**Provided information:**
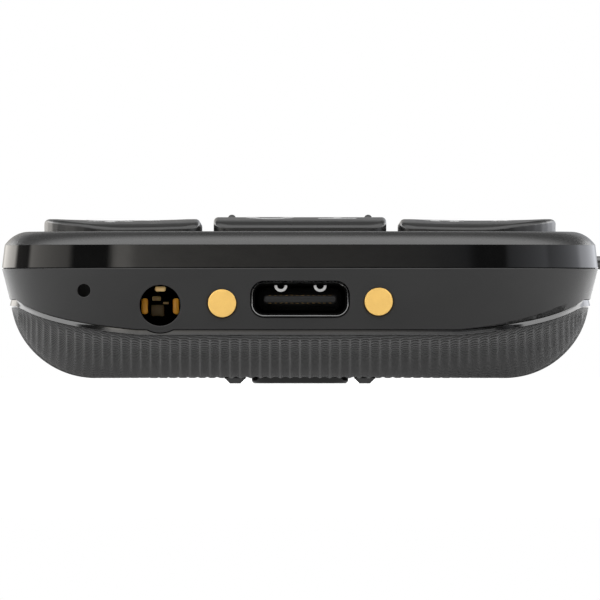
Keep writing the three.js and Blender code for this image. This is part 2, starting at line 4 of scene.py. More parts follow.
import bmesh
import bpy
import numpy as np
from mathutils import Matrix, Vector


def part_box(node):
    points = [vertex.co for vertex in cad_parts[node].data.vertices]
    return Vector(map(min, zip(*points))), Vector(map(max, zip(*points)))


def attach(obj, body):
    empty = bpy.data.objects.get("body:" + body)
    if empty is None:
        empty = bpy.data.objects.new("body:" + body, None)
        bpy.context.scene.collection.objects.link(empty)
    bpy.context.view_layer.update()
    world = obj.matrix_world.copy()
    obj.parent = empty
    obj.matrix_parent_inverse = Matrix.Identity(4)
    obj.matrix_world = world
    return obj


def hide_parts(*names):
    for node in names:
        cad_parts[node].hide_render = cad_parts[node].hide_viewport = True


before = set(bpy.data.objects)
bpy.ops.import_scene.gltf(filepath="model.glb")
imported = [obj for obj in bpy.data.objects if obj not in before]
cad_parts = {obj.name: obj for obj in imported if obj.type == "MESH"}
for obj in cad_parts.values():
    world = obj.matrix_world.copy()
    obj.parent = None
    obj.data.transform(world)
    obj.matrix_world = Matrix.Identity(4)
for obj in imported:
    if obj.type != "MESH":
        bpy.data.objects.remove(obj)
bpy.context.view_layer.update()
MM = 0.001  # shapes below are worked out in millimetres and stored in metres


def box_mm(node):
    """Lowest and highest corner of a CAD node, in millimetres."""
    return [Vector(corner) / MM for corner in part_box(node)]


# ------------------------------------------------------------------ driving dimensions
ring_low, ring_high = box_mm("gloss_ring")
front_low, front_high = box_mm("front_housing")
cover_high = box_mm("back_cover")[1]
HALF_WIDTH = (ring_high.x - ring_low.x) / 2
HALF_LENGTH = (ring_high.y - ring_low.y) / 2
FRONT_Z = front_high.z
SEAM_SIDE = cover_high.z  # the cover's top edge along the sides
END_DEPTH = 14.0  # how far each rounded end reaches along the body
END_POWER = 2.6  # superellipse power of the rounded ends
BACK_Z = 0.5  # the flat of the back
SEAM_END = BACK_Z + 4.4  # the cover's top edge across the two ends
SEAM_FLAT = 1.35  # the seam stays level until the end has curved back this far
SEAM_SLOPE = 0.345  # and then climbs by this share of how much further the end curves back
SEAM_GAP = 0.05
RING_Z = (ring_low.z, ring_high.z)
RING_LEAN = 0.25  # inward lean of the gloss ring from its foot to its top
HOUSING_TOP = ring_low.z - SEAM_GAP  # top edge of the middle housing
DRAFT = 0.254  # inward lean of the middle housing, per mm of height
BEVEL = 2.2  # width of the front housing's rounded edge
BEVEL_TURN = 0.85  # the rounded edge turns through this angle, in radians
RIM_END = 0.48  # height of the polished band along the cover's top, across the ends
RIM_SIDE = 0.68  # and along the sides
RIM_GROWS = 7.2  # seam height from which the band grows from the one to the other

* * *

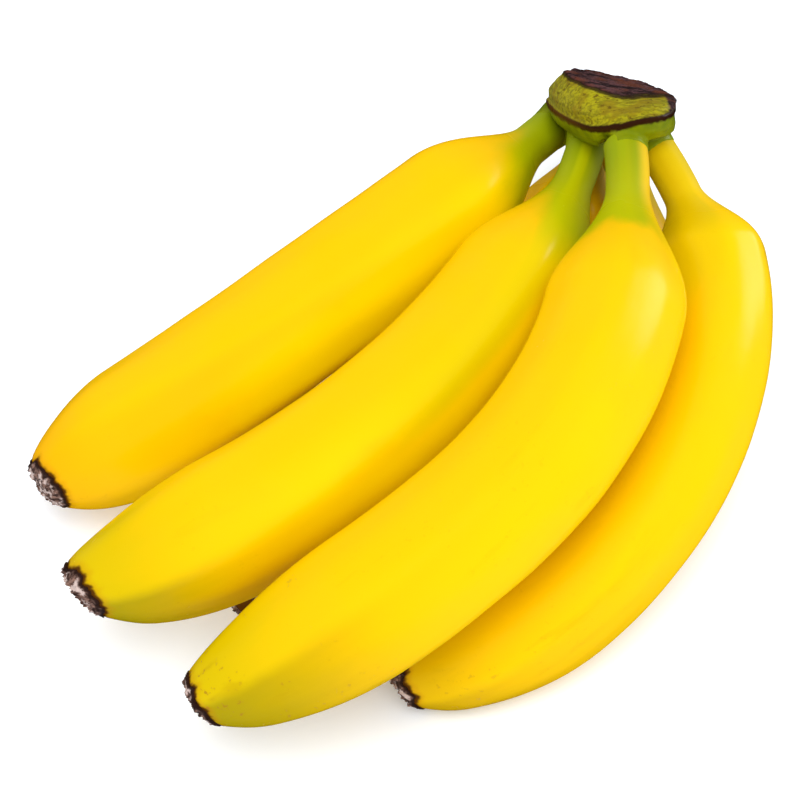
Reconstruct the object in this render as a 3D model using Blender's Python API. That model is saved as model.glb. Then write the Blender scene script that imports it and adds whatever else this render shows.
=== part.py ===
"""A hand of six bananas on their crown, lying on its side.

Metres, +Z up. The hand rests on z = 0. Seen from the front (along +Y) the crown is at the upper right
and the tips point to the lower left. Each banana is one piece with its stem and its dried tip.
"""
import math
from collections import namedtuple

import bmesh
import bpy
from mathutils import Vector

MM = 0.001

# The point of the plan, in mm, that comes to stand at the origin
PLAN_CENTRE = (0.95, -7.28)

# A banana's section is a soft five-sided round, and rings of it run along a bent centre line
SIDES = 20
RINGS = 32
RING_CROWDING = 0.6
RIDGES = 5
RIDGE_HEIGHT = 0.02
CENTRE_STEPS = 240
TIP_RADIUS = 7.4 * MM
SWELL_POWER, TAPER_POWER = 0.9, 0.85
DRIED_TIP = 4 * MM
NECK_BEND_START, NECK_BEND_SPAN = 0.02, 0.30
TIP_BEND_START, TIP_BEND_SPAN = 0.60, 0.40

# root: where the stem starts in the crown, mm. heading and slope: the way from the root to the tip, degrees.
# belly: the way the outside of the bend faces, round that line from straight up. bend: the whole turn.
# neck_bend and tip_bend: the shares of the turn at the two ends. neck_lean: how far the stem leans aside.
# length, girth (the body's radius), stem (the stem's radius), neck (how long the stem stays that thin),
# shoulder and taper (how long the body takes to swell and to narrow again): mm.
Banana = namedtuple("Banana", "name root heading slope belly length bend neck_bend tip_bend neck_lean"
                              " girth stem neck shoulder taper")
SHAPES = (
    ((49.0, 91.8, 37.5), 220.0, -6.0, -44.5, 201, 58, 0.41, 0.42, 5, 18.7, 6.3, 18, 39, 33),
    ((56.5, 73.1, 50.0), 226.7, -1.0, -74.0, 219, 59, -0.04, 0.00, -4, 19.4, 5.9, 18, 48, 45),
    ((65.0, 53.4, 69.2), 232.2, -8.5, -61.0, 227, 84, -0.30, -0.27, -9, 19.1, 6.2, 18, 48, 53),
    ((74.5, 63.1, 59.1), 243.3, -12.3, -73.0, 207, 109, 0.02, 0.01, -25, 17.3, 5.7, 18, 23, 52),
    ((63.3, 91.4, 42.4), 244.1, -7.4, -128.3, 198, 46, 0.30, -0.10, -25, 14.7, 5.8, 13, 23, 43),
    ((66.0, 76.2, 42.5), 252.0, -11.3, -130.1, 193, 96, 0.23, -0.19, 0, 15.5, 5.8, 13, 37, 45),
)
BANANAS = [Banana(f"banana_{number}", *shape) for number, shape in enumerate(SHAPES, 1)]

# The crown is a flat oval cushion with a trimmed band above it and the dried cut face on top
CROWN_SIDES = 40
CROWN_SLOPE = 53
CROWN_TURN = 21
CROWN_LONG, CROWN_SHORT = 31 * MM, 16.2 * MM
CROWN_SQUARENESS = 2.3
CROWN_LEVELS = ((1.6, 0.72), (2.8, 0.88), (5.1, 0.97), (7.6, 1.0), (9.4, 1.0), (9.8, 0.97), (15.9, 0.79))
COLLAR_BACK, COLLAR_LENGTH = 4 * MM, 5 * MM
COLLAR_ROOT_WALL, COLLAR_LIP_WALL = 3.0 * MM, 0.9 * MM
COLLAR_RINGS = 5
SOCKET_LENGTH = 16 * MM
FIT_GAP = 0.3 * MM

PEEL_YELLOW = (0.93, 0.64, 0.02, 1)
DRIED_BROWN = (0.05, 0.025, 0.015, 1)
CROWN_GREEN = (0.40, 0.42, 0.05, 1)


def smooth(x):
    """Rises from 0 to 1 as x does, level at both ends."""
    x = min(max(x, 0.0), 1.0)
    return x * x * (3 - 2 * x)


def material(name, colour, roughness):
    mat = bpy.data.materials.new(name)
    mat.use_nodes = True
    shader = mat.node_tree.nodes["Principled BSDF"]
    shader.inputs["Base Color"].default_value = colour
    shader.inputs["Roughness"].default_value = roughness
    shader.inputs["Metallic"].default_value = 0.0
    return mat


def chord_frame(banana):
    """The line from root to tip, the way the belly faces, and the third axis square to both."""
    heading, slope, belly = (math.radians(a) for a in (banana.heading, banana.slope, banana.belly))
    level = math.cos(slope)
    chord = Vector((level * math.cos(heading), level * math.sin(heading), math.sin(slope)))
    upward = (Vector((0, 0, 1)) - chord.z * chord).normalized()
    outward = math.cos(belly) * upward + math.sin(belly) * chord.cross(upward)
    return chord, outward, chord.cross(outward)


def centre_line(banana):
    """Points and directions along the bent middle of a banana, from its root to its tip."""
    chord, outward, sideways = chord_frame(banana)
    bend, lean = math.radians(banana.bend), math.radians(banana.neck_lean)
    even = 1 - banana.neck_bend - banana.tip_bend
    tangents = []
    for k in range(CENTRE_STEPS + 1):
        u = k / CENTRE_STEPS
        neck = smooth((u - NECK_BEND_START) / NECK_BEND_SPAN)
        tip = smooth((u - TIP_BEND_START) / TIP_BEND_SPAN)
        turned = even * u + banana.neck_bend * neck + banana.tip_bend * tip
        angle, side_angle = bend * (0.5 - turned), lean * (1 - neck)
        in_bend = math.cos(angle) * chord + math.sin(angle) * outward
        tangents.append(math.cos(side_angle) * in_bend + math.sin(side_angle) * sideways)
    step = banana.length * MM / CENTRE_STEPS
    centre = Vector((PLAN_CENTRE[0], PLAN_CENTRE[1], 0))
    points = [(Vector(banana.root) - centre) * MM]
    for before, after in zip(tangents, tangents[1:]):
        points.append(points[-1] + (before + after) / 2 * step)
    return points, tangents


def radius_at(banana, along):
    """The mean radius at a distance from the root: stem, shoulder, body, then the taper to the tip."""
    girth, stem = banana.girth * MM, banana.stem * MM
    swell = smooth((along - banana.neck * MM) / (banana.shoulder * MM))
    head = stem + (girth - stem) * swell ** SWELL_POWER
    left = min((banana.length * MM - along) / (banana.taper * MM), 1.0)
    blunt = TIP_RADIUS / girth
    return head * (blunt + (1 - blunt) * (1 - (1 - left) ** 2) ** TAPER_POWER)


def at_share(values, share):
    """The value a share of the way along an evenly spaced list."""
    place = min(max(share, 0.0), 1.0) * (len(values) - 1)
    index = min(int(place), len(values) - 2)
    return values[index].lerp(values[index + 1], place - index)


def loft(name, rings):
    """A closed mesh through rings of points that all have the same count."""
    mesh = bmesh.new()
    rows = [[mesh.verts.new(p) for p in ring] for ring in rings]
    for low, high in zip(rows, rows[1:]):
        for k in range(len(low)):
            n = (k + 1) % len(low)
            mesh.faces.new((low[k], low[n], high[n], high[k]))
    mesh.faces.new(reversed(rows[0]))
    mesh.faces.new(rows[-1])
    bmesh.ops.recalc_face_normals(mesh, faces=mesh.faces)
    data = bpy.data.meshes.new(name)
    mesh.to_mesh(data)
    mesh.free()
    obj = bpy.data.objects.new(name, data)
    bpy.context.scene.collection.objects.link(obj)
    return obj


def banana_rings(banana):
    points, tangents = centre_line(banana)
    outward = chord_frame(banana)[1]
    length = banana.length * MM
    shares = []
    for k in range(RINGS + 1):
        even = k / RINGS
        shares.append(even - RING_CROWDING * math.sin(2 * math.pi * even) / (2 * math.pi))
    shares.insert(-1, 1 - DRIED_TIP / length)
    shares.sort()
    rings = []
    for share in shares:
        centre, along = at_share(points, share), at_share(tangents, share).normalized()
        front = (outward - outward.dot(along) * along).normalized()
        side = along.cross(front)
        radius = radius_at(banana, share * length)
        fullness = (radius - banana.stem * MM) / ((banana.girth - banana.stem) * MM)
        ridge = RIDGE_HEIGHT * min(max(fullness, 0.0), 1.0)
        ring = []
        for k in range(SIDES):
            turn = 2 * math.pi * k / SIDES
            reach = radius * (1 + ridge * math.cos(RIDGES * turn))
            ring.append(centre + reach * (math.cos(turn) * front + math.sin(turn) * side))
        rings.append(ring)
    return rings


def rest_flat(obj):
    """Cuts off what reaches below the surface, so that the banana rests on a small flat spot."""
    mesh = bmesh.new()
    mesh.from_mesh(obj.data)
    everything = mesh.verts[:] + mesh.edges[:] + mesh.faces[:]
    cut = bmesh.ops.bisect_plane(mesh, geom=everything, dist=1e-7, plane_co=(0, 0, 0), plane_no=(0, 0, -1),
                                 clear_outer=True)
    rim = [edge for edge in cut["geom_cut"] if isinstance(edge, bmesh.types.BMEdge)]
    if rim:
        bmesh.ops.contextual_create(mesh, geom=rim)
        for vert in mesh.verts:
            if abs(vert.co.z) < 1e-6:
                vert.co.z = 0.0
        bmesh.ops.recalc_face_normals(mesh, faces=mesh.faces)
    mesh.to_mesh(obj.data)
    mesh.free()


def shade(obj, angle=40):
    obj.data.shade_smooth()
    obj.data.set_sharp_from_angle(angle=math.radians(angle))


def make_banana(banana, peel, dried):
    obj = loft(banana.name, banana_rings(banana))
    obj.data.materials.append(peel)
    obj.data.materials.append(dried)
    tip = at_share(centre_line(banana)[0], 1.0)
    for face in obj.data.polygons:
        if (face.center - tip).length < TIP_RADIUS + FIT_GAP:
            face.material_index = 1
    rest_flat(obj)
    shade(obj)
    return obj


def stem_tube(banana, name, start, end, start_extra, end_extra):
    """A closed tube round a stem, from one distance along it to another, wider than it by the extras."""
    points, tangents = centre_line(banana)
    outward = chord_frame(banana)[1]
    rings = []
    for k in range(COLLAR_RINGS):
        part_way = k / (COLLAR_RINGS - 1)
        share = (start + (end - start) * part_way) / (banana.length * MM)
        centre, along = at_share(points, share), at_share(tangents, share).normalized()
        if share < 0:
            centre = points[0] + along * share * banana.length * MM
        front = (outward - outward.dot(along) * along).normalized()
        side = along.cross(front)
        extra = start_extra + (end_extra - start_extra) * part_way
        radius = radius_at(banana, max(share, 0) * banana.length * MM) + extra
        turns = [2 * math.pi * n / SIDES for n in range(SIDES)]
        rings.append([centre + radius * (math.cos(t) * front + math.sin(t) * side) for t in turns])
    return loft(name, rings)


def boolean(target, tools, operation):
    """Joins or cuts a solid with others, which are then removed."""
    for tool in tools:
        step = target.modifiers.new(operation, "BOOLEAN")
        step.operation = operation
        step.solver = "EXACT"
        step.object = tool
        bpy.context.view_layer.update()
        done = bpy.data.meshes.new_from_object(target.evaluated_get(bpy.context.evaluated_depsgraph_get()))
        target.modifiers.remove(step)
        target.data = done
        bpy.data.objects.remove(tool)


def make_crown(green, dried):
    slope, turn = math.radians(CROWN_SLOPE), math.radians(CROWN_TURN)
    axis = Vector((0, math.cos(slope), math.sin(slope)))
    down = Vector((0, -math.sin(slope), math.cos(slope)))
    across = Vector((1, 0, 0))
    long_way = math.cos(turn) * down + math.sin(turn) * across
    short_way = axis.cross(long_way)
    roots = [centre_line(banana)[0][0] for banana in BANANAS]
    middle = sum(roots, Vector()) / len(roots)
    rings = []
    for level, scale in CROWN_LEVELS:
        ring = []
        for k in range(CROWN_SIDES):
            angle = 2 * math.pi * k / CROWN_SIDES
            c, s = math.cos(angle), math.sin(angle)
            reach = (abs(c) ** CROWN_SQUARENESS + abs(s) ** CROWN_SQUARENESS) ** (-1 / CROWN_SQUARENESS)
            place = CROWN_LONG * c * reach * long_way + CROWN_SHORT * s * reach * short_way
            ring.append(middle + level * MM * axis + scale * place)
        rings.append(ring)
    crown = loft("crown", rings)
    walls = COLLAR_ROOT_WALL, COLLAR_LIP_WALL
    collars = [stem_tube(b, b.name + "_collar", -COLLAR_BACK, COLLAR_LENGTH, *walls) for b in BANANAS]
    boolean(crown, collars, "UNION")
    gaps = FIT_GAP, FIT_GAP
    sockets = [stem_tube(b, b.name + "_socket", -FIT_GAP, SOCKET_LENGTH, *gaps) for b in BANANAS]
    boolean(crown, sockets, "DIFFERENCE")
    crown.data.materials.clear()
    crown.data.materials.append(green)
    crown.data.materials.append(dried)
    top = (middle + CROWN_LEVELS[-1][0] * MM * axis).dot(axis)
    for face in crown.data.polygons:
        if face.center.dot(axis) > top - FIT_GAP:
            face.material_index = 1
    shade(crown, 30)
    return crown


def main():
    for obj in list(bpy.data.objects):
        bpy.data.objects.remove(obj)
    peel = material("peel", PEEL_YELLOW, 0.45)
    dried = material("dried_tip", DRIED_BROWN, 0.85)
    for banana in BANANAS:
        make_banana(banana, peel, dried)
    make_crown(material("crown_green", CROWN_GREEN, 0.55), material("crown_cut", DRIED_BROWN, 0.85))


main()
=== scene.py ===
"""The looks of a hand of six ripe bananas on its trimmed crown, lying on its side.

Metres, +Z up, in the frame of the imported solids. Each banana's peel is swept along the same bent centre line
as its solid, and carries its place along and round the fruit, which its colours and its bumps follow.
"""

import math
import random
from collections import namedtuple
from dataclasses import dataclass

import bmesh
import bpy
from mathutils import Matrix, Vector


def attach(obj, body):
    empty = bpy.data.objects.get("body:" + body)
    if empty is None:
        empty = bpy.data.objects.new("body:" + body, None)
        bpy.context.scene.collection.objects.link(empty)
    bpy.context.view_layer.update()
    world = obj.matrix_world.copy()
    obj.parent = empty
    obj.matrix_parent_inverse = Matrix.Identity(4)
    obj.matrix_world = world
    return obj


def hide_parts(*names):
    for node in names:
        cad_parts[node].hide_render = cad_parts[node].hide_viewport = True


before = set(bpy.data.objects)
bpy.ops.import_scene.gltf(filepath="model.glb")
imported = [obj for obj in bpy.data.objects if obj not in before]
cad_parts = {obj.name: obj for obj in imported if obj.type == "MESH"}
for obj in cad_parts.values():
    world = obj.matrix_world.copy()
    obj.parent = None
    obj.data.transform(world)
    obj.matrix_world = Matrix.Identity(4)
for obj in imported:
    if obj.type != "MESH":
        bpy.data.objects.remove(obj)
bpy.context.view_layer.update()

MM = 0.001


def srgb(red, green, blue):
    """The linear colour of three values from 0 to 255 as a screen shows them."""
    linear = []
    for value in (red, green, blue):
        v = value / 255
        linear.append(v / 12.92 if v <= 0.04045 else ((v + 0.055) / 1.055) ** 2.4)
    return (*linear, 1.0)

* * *

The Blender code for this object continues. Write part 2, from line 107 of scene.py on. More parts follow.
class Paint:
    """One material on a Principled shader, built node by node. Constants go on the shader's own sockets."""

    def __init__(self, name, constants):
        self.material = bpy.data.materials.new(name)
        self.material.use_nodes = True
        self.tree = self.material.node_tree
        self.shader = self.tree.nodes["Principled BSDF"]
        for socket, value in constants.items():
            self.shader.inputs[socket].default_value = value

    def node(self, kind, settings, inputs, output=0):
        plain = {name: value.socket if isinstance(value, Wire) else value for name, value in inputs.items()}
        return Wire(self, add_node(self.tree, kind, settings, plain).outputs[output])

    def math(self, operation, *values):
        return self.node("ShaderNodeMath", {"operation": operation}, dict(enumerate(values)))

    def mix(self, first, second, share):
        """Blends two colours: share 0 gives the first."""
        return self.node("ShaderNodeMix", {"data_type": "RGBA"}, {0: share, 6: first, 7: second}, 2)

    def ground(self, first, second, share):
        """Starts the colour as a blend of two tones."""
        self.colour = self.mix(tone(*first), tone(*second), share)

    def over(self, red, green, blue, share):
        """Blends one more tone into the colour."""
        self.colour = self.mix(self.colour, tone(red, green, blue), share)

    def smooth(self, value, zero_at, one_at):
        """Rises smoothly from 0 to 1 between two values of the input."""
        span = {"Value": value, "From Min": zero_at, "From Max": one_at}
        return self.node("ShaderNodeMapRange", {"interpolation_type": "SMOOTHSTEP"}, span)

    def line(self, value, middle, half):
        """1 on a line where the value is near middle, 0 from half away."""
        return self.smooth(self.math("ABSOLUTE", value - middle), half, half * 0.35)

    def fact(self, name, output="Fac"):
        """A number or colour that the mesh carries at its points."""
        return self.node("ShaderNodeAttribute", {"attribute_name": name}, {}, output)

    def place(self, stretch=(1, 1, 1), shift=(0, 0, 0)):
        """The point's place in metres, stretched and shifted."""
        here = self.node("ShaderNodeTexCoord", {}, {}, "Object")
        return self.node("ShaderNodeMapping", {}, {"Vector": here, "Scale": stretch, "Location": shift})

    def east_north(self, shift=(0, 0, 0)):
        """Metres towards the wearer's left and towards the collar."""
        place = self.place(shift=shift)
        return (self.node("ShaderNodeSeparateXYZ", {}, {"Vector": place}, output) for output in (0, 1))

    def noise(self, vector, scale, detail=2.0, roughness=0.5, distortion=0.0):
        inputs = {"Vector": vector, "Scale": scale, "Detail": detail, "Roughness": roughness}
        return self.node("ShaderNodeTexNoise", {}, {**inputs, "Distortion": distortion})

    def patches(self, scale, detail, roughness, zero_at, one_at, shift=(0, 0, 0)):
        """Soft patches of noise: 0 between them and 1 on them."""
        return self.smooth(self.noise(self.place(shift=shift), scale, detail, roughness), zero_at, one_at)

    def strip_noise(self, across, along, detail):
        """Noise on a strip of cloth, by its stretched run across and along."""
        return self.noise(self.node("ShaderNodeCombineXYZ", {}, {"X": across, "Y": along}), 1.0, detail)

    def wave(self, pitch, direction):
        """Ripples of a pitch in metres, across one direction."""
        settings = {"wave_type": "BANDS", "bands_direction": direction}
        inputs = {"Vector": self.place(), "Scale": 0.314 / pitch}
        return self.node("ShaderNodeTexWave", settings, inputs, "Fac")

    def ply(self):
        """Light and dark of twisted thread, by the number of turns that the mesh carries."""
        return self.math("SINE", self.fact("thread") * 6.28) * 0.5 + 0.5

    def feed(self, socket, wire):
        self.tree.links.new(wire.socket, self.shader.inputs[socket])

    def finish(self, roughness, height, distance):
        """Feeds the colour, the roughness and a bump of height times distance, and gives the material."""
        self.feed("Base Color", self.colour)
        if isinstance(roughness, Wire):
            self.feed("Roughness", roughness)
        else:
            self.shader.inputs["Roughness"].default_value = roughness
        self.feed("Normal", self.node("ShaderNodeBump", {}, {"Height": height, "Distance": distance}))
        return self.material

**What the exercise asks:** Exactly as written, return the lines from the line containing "return crown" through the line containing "trimmed crown, lying on its side.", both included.

**Result below:**
    return crown


def main():
    for obj in list(bpy.data.objects):
        bpy.data.objects.remove(obj)
    peel = material("peel", PEEL_YELLOW, 0.45)
    dried = material("dried_tip", DRIED_BROWN, 0.85)
    for banana in BANANAS:
        make_banana(banana, peel, dried)
    make_crown(material("crown_green", CROWN_GREEN, 0.55), material("crown_cut", DRIED_BROWN, 0.85))


main()
=== scene.py ===
"""The looks of a hand of six ripe bananas on its trimmed crown, lying on its side.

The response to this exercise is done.